Monday, June 04, 2007

Mizzurah

A blog entry with photos is long overdue! We got back from Sedalia, Missouri last night. The Heart of America Sheep Show and Fiber Fest was a blast! First, it was held at the Missouri State Fairgrounds, which are huge--the biggest, reportedly, in the USA. The fair has been held there since 1901, and the entire festival was held in the "Swine Pavilion." Swine Palace, more like. Cool breezes and great natural air circulation (pigs get hot in the summer) and nice architecture, spotlessly clean, and the show ring was filled with angora rabbits, pygora and angora goats, llamas, sheep, etc.

The emphasis of the festival is on learning. I took a class taught by Zelma Cleaveland of ZK llamas on spinning llama fiber. Here's my sample card at the end of the class. Zelma is a fantastic teacher and if you don't do much sampling and mixing of fibers at home, this sort of class is for you. (I do a lot of sampling at home, but for the sake of research, I had to take a class and Zelma was the right teacher for me!)
There were also classes on rughooking, bobbin lace, weaving, knitting, crochet, and all sorts of other things. The number of classes was astonishing.

The other thing I must say is how downright friendly, open, and talkative these folks are from the "Show-Me" state. I was amazed by how welcome and at home I felt. It was such fun that I seriously wondered whether I'd make the 470 mile trip (each way) again next year just to visit them!

Sedalia itself was an interesting town. It's smaller than my town, but had far more diversity in some ways. We ate Middle Eastern food, fabulous BBQ, and had our choice of Asian restaurants and homemade independent pizza parlors...but there just weren't enough meals to get to all the restaurants we wanted to try.
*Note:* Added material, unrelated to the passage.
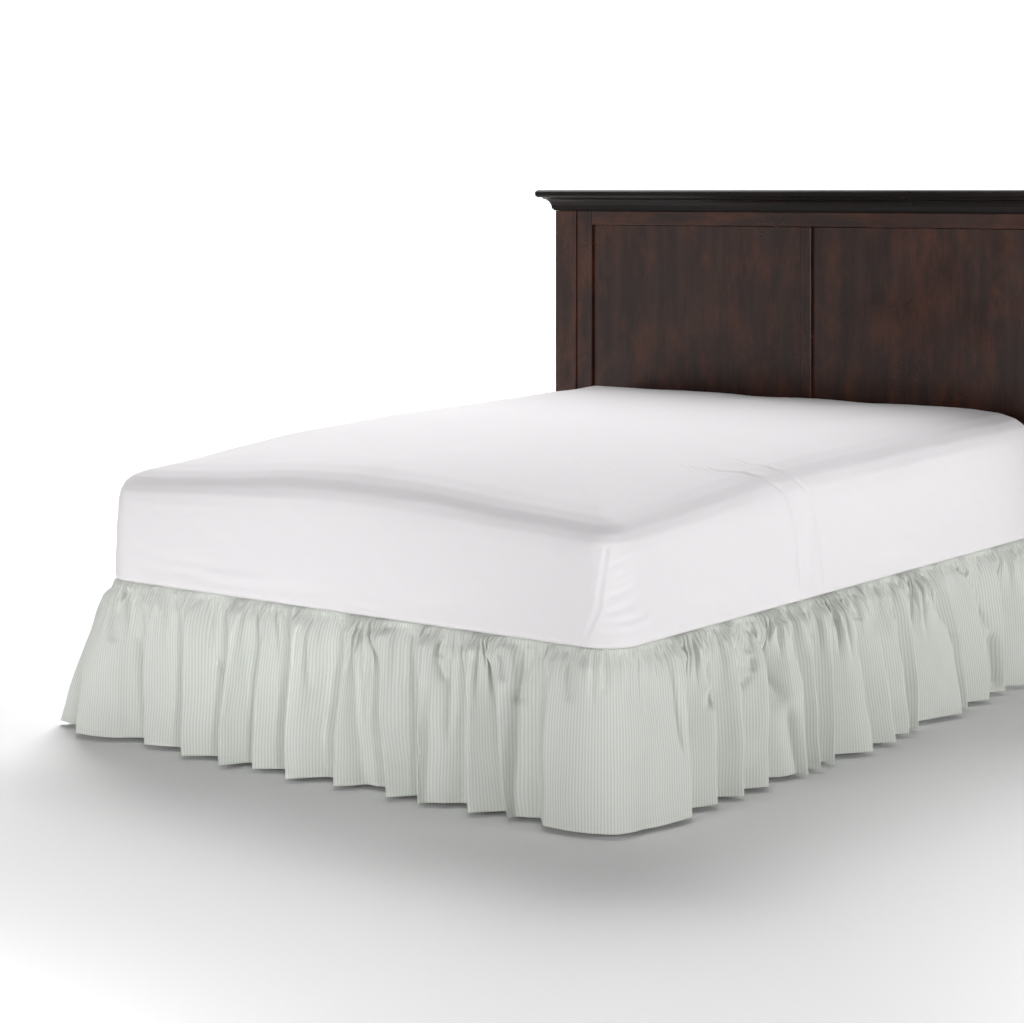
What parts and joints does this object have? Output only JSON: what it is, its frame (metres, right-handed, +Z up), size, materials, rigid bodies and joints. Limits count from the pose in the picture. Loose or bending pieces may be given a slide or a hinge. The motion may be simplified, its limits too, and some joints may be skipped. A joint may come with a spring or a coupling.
{
  "type": "bed skirt on a bed",
  "caption": "Striped cotton bed skirt gathered in flutes round a queen box spring, under a mattress in a white fitted sheet, with a dark panelled headboard.",
  "frame": {"origin": "on the floor, in the middle of the bounding box's footprint", "axes": "+Y from the foot of the bed to its headboard, +X to the bed's right side as its foot faces -Y, +Z up"},
  "size_m": [1.934, 2.2438, 1.342],
  "materials": {
    "striped_cotton": "matte cotton with a fine grey-green and off-white ticking stripe down the drop",
    "plain_cotton": "plain off-white cotton platform",
    "white_sheet": "smooth matte white cotton fitted sheet",
    "ticking": "plain off-white upholstery cloth",
    "black_steel": "black powder coat",
    "dark_wood": "dark espresso stain under satin lacquer"
  },
  "bodies": {
    "root": {"box_spring": "ticking", "frame_cross_foot": "black_steel", "frame_cross_head": "black_steel", "frame_cross_middle": "black_steel", "frame_leg_left_1": "black_steel", "frame_leg_left_2": "black_steel", "frame_leg_left_3": "black_steel", "frame_leg_right_1": "black_steel", "frame_leg_right_2": "black_steel", "frame_leg_right_3": "black_steel", "frame_rail_left": "black_steel", "frame_rail_right": "black_steel", "headboard_bracket_left": "black_steel", "headboard_bracket_right": "black_steel", "headboard_cap": "dark_wood", "headboard_cove": "dark_wood", "headboard_low_rail": "dark_wood", "headboard_mullion": "dark_wood", "headboard_panel_left": "dark_wood", "headboard_panel_right": "dark_wood", "headboard_post_left": "dark_wood", "headboard_post_right": "dark_wood", "headboard_stile_left": "dark_wood", "headboard_stile_right": "dark_wood", "headboard_top_rail": "dark_wood", "mattress": "white_sheet", "ruffle_foot": "striped_cotton", "ruffle_left": "striped_cotton", "ruffle_right": "striped_cotton", "skirt_deck": "plain_cotton"}
  },
  "joints": []
}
Meanwhile, the Scott Joplin festival was happening at the same time. We didn't get to hear much ragtime, but we did make sure to tour the historic downtown and check out the architecture. Beautiful!

You'll note here that there are few photos. That's because I used an old fashioned 35 mm for the trip and the film still needs to be developed. In the meanwhile, I'll leave you with the (ahem) yarn that I couldn't manage to leave in Missouri. (I also bought some buttons and a row counter, but I'll spare you that!)
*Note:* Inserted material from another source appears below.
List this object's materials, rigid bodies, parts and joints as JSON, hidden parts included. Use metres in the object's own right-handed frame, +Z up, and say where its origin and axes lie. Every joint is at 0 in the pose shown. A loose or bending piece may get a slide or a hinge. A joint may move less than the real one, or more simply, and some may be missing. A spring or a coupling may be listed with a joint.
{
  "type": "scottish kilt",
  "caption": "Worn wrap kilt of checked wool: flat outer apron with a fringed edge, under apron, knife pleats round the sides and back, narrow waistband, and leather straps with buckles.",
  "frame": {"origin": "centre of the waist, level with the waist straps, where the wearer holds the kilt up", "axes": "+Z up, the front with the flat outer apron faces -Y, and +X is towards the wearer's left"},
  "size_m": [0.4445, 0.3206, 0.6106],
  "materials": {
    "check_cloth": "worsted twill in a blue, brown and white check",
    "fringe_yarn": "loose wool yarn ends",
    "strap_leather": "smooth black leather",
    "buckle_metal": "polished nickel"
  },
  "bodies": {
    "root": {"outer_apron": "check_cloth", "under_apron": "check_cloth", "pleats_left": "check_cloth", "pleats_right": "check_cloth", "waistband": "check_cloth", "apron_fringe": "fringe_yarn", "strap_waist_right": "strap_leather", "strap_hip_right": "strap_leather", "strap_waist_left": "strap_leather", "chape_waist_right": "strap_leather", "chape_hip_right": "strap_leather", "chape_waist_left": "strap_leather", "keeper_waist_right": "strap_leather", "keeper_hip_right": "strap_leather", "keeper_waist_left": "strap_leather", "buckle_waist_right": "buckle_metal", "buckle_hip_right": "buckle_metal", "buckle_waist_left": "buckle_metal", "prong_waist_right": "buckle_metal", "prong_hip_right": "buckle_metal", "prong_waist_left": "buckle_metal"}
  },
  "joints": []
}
Two skeins of Tongue River Farm Icelandic Sock yarn (naturally gray and white), One skein of Tongue River Farm Icelandic Lopi yarn (bulky weight gray, I see a hat coming on here) and ..one skein of multi-colored Colinette jitterbug sock yarn and one skein of Regia silk sock yarn. The last two skeins are from Knit and Caboodle Yarn Shop in historic St. Charles, MO. I randomly decided we needed to stop in St. Charles for lunch. I must have special radar--I found the yarn shop right away!
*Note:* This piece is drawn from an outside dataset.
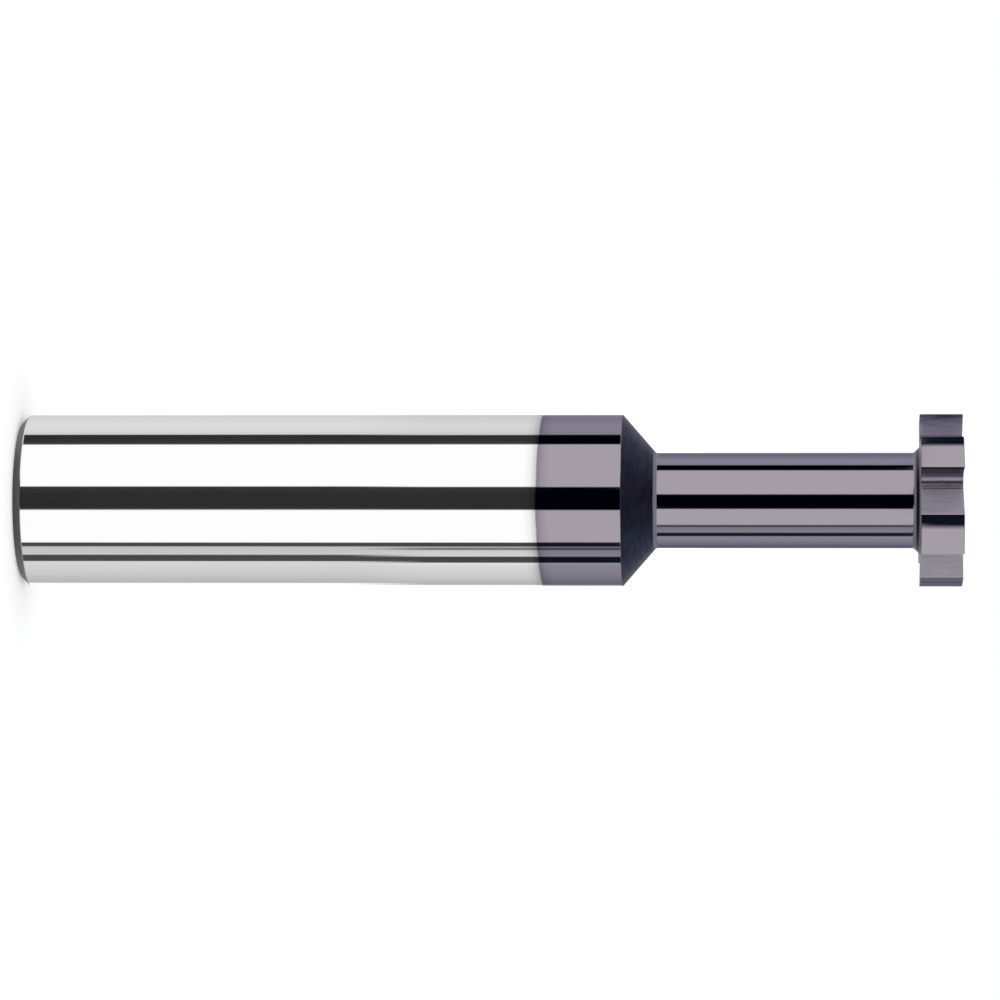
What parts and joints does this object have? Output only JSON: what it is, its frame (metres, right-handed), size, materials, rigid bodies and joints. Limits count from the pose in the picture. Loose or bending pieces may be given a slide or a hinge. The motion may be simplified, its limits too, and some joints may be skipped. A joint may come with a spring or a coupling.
{
  "type": "woodruff keyseat cutter",
  "caption": "Solid carbide keyseat cutter: a polished round shank, a cone, a reduced neck and a narrow disc head with straight ground teeth, coated violet-grey towards the head.",
  "frame": {"origin": "centre of the shank's end face, on the surface that the tool stands on", "axes": "+Z along the tool axis, from the shank end to the cutter head; the tool is turned counter-clockwise about +Z to cut"},
  "size_m": [0.0128, 0.0126, 0.0698],
  "materials": {
    "ground_carbide": "mirror-ground bare carbide on the shank, thin violet-grey coating on the shank's front end, cone, neck and head, fine grinding lines on cone and flutes"
  },
  "bodies": {
    "root": {"keyseat_cutter": "ground_carbide"}
  },
  "joints": []
}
I promise-more photos soon. The Prairie and sky were breathtaking! Oh, and does anyone know why all these people in Miz-or-ee call their state Mizzurah? I never managed to ask.

4 Comments:

Blogger Peggy said...

One can never have enough *oc* yarn. See my blog for the *oc* explanation. Sounds like you guys had a wonderful time and your llama spinning looks like such fun. I'm not sure, but I think the "Mizzurah" thing is like our Louavulle thing. Just country.

June 4, 2007 at 12:23 PM  
Anonymous marti said...

The yarn is gorgeous. I am glad that your llama spinning was a good adventure.

June 4, 2007 at 3:19 PM  
Anonymous knitfix said...

Great photos. You have a keen eye for color and texture. It makes me wish I could reach into my screen and touch the fiber.

June 5, 2007 at 5:15 PM  
Anonymous Janet said...

Wow, Joanne. It's hard to imagine that Sedalia has a greater restaurant selection than Bowling Green. Poor you!!

Having lived in the Kansas City area much of my life, I can tell you that the Missour-ee and Missour-uh debate has been going on a long time. Plenty of Missourians say it with the "e" sound. I've read speculation that it's a St. Louis vs. Kansas City thing, but Peggy may have it right. You can't go wrong either way, although I suppose Missour-uh usage might make you sound local.

The Missouri fans play on the name in one of their cheers, too, shouting "Mizzou-RAH."

More than you wanted to know, I'm sure!